▶ **Required work**
Return all of the lines below exactly as they are.
-------
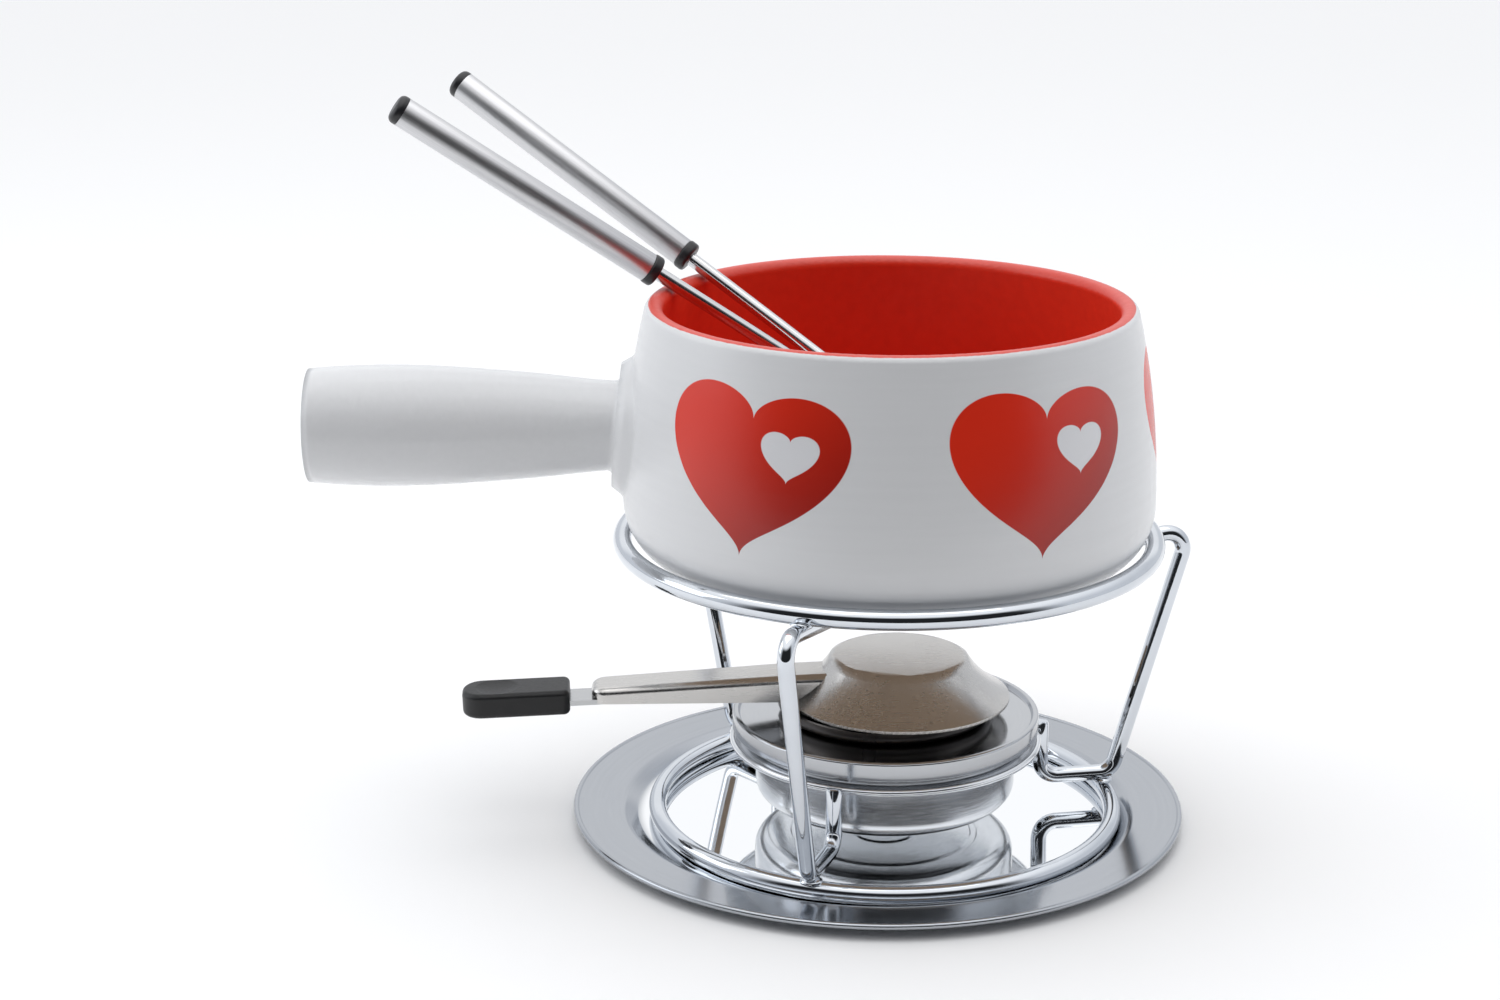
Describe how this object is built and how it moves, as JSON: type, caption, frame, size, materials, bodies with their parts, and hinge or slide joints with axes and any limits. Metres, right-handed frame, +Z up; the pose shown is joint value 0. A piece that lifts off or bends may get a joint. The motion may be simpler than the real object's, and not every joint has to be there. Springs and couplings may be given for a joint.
{
  "type": "fondue pot set",
  "caption": "Ceramic fondue pot with a hollow side handle on a wire stand and round tray, with a paste burner, turning regulator, snuffer lid and long forks.",
  "frame": {"origin": "on the tray's flat underside, at the foot of the axis that stand, burner and pot share", "axes": "+Z up, -X along the pot's handle"},
  "size_m": [0.2987, 0.21, 0.2477],
  "materials": {
    "tray_mirror": "mirror polished stainless sheet",
    "stand_chrome": "bright plated wire",
    "burner_steel": "satin drawn sheet",
    "collar_mirror": "mirror polished stainless sheet",
    "cup_aluminium": "plain rolled sheet",
    "screen_steel": "punched sheet",
    "dark_steel": "black enamel",
    "lever_steel": "satin strip",
    "grip_plastic": "fine moulded matt",
    "lid_steel": "polished pressing",
    "pot_glaze": "satin white glaze outside, red glaze inside",
    "rod_steel": "polished rod",
    "tube_steel": "lengthwise brushed tube",
    "fork_trim": "smooth black"
  },
  "bodies": {
    "tray": {"tray": "tray_mirror"},
    "stand": {"base_ring": "stand_chrome", "pot_ring": "stand_chrome", "leg_front": "stand_chrome", "leg_right": "stand_chrome", "leg_back": "stand_chrome"},
    "burner": {"burner_bowl": "burner_steel", "burner_collar": "collar_mirror", "paste_cup": "cup_aluminium", "flame_screen": "screen_steel"},
    "regulator": {"regulator_dish": "dark_steel", "regulator_arm": "lever_steel", "arm_rivets": "lever_steel", "lever_grip": "grip_plastic"},
    "lid": {"snuffer_lid": "lid_steel"},
    "pot": {"pot": "pot_glaze"},
    "fork_1": {"fork_1_rod": "rod_steel", "fork_1_ferrule": "fork_trim", "fork_1_tube": "tube_steel", "fork_1_cap": "fork_trim"},
    "fork_2": {"fork_2_rod": "rod_steel", "fork_2_ferrule": "fork_trim", "fork_2_tube": "tube_steel", "fork_2_cap": "fork_trim"}
  },
  "joints": [
    {"name": "stand_lift", "type": "slide", "parent": "tray", "child": "stand", "axis": [0, 0, 1], "range_m": [0, 0.06]},
    {"name": "pot_lift", "type": "slide", "parent": "stand", "child": "pot", "axis": [0, 0, 1], "range_m": [0, 0.09]},
    {"name": "burner_lift", "type": "slide", "parent": "stand", "child": "burner", "axis": [0, 0, 1], "range_m": [0, 0.015]},
    {"name": "regulator_turn", "type": "hinge", "parent": "burner", "child": "regulator", "pos_m": [0, 0, 0.039], "axis": [0, 0, 1], "range_deg": [-30, 30]},
    {"name": "lid_lift", "type": "slide", "parent": "regulator", "child": "lid", "axis": [0, 0, 1], "range_m": [0, 0.018]},
    {"name": "fork_1_draw", "type": "slide", "parent": "pot", "child": "fork_1", "axis": [-0.8188, -0.1297, 0.5592], "range_m": [0, 0.1]},
    {"name": "fork_2_draw", "type": "slide", "parent": "pot", "child": "fork_2", "axis": [-0.7911, 0.2479, 0.5592], "range_m": [0, 0.1]}
  ]
}
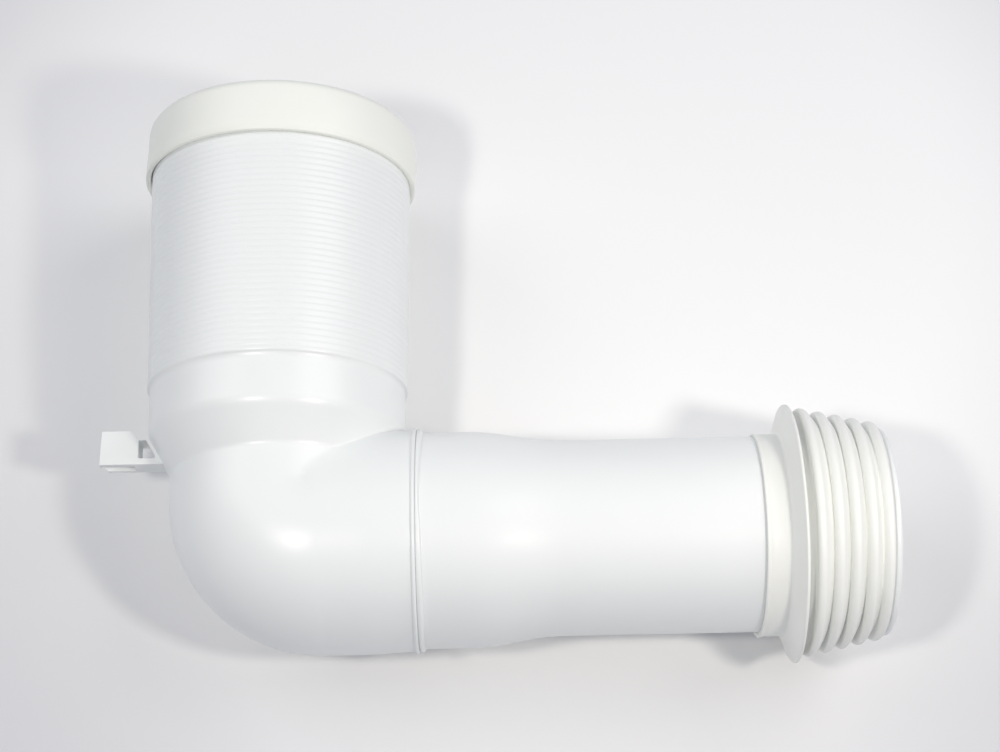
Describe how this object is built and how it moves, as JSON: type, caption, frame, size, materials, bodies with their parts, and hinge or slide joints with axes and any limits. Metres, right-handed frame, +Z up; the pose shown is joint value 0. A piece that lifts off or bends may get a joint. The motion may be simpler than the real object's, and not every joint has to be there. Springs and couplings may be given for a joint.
{
  "type": "waste elbow",
  "caption": "Plastic 90 degree waste elbow with a ribbed socket, a rubber collar at its mouth, a narrowing outlet pipe and a finned rubber seal.",
  "frame": {"origin": "on the socket's axis, at the middle of the land inside the inlet seal that grips the pan's outlet", "axes": "+Y out of the socket's mouth, +X along the outlet pipe, +Z up from the surface it lies on"},
  "size_m": [0.3623, 0.2667, 0.1314],
  "materials": {
    "body_plastic": "smooth moulded white plastic, semi-gloss",
    "pipe_plastic": "smooth white plastic pipe, semi-gloss",
    "collar_rubber": "warm off-white rubber, satin",
    "fin_rubber": "warm off-white rubber, satin"
  },
  "bodies": {
    "root": {"elbow_body": "body_plastic", "outlet_pipe": "pipe_plastic", "inlet_seal": "collar_rubber", "outlet_seal": "fin_rubber"}
  },
  "joints": []
}
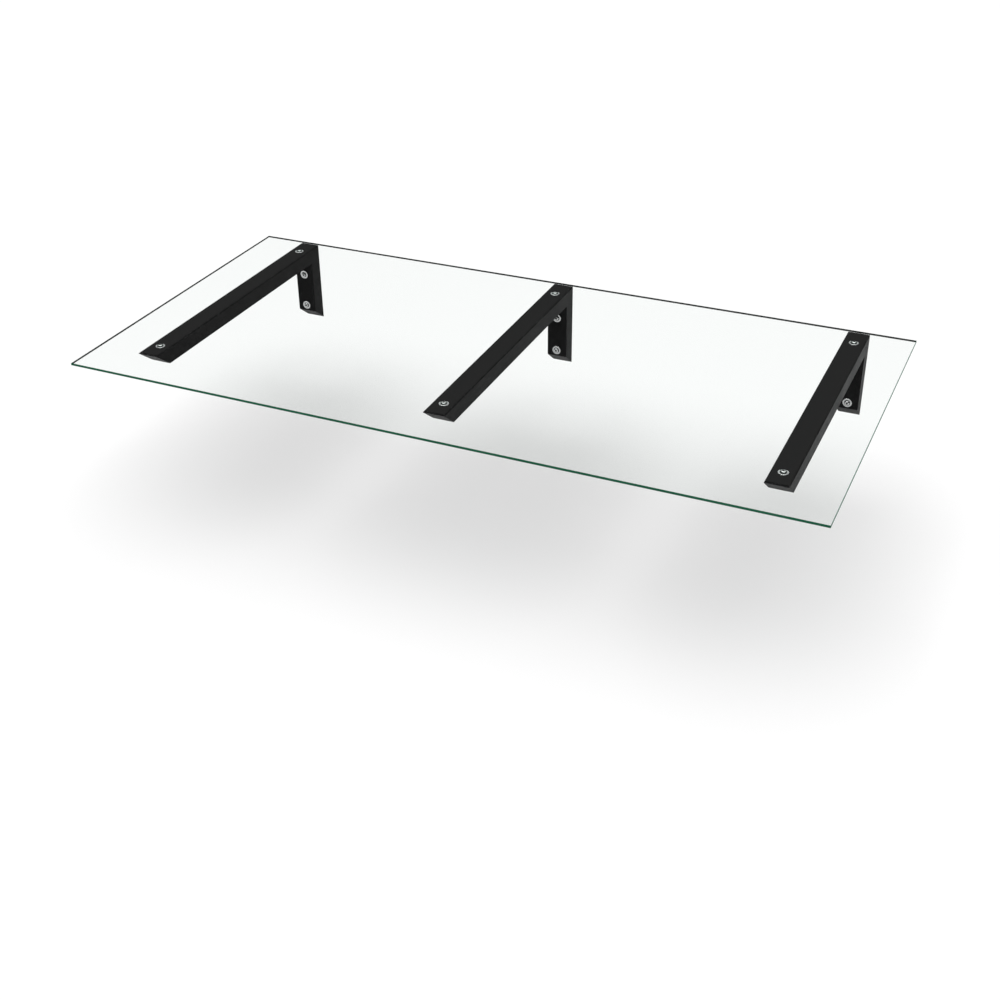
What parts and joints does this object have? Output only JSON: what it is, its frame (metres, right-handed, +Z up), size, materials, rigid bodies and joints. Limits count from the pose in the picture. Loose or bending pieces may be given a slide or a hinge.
-------
▶ **Finished exercise**
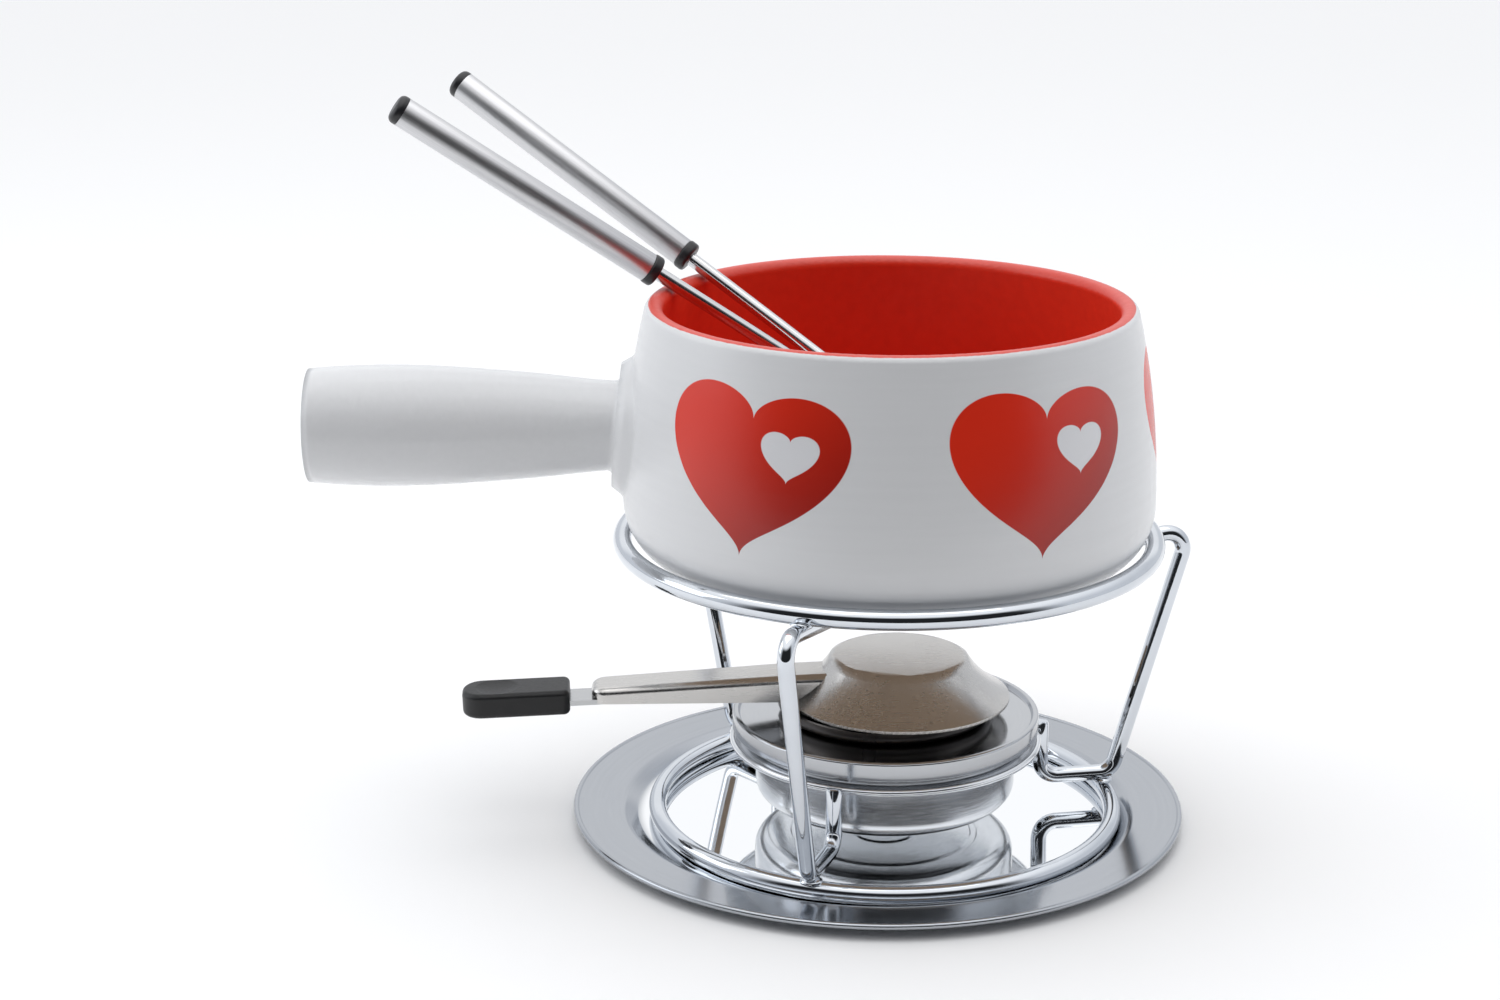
Describe how this object is built and how it moves, as JSON: type, caption, frame, size, materials, bodies with their parts, and hinge or slide joints with axes and any limits. Metres, right-handed frame, +Z up; the pose shown is joint value 0. A piece that lifts off or bends may get a joint. The motion may be simpler than the real object's, and not every joint has to be there. Springs and couplings may be given for a joint.
{
  "type": "fondue pot set",
  "caption": "Ceramic fondue pot with a hollow side handle on a wire stand and round tray, with a paste burner, turning regulator, snuffer lid and long forks.",
  "frame": {"origin": "on the tray's flat underside, at the foot of the axis that stand, burner and pot share", "axes": "+Z up, -X along the pot's handle"},
  "size_m": [0.2987, 0.21, 0.2477],
  "materials": {
    "tray_mirror": "mirror polished stainless sheet",
    "stand_chrome": "bright plated wire",
    "burner_steel": "satin drawn sheet",
    "collar_mirror": "mirror polished stainless sheet",
    "cup_aluminium": "plain rolled sheet",
    "screen_steel": "punched sheet",
    "dark_steel": "black enamel",
    "lever_steel": "satin strip",
    "grip_plastic": "fine moulded matt",
    "lid_steel": "polished pressing",
    "pot_glaze": "satin white glaze outside, red glaze inside",
    "rod_steel": "polished rod",
    "tube_steel": "lengthwise brushed tube",
    "fork_trim": "smooth black"
  },
  "bodies": {
    "tray": {"tray": "tray_mirror"},
    "stand": {"base_ring": "stand_chrome", "pot_ring": "stand_chrome", "leg_front": "stand_chrome", "leg_right": "stand_chrome", "leg_back": "stand_chrome"},
    "burner": {"burner_bowl": "burner_steel", "burner_collar": "collar_mirror", "paste_cup": "cup_aluminium", "flame_screen": "screen_steel"},
    "regulator": {"regulator_dish": "dark_steel", "regulator_arm": "lever_steel", "arm_rivets": "lever_steel", "lever_grip": "grip_plastic"},
    "lid": {"snuffer_lid": "lid_steel"},
    "pot": {"pot": "pot_glaze"},
    "fork_1": {"fork_1_rod": "rod_steel", "fork_1_ferrule": "fork_trim", "fork_1_tube": "tube_steel", "fork_1_cap": "fork_trim"},
    "fork_2": {"fork_2_rod": "rod_steel", "fork_2_ferrule": "fork_trim", "fork_2_tube": "tube_steel", "fork_2_cap": "fork_trim"}
  },
  "joints": [
    {"name": "stand_lift", "type": "slide", "parent": "tray", "child": "stand", "axis": [0, 0, 1], "range_m": [0, 0.06]},
    {"name": "pot_lift", "type": "slide", "parent": "stand", "child": "pot", "axis": [0, 0, 1], "range_m": [0, 0.09]},
    {"name": "burner_lift", "type": "slide", "parent": "stand", "child": "burner", "axis": [0, 0, 1], "range_m": [0, 0.015]},
    {"name": "regulator_turn", "type": "hinge", "parent": "burner", "child": "regulator", "pos_m": [0, 0, 0.039], "axis": [0, 0, 1], "range_deg": [-30, 30]},
    {"name": "lid_lift", "type": "slide", "parent": "regulator", "child": "lid", "axis": [0, 0, 1], "range_m": [0, 0.018]},
    {"name": "fork_1_draw", "type": "slide", "parent": "pot", "child": "fork_1", "axis": [-0.8188, -0.1297, 0.5592], "range_m": [0, 0.1]},
    {"name": "fork_2_draw", "type": "slide", "parent": "pot", "child": "fork_2", "axis": [-0.7911, 0.2479, 0.5592], "range_m": [0, 0.1]}
  ]
}
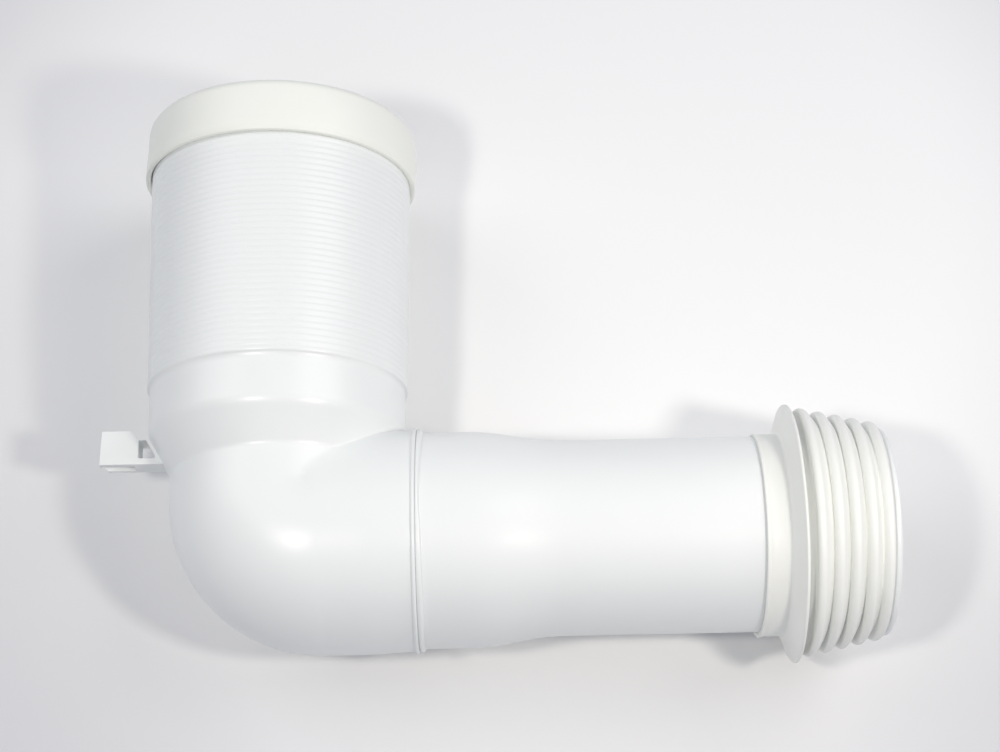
Describe how this object is built and how it moves, as JSON: type, caption, frame, size, materials, bodies with their parts, and hinge or slide joints with axes and any limits. Metres, right-handed frame, +Z up; the pose shown is joint value 0. A piece that lifts off or bends may get a joint. The motion may be simpler than the real object's, and not every joint has to be there. Springs and couplings may be given for a joint.
{
  "type": "waste elbow",
  "caption": "Plastic 90 degree waste elbow with a ribbed socket, a rubber collar at its mouth, a narrowing outlet pipe and a finned rubber seal.",
  "frame": {"origin": "on the socket's axis, at the middle of the land inside the inlet seal that grips the pan's outlet", "axes": "+Y out of the socket's mouth, +X along the outlet pipe, +Z up from the surface it lies on"},
  "size_m": [0.3623, 0.2667, 0.1314],
  "materials": {
    "body_plastic": "smooth moulded white plastic, semi-gloss",
    "pipe_plastic": "smooth white plastic pipe, semi-gloss",
    "collar_rubber": "warm off-white rubber, satin",
    "fin_rubber": "warm off-white rubber, satin"
  },
  "bodies": {
    "root": {"elbow_body": "body_plastic", "outlet_pipe": "pipe_plastic", "inlet_seal": "collar_rubber", "outlet_seal": "fin_rubber"}
  },
  "joints": []
}
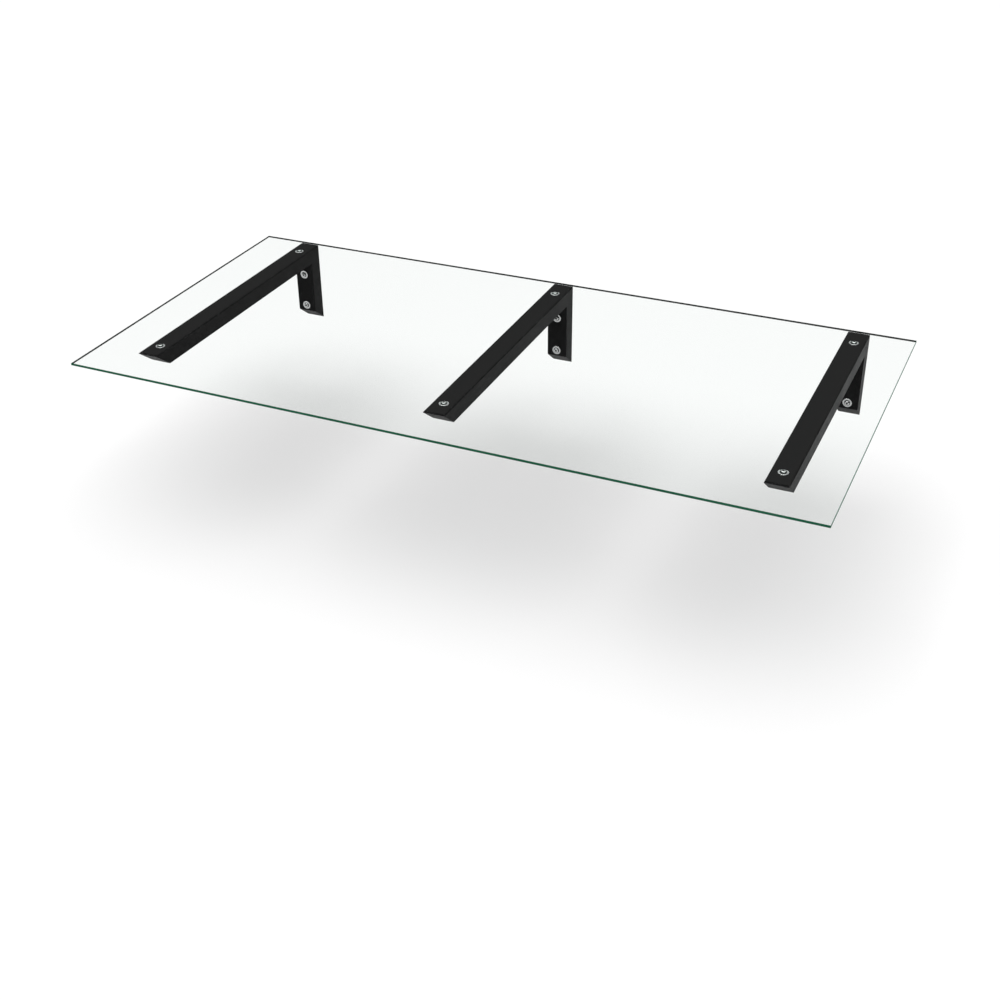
What parts and joints does this object have? Output only JSON: what it is, its frame (metres, right-handed, +Z up), size, materials, rigid bodies and joints. Limits count from the pose in the picture. Loose or bending pieces may be given a slide or a hinge.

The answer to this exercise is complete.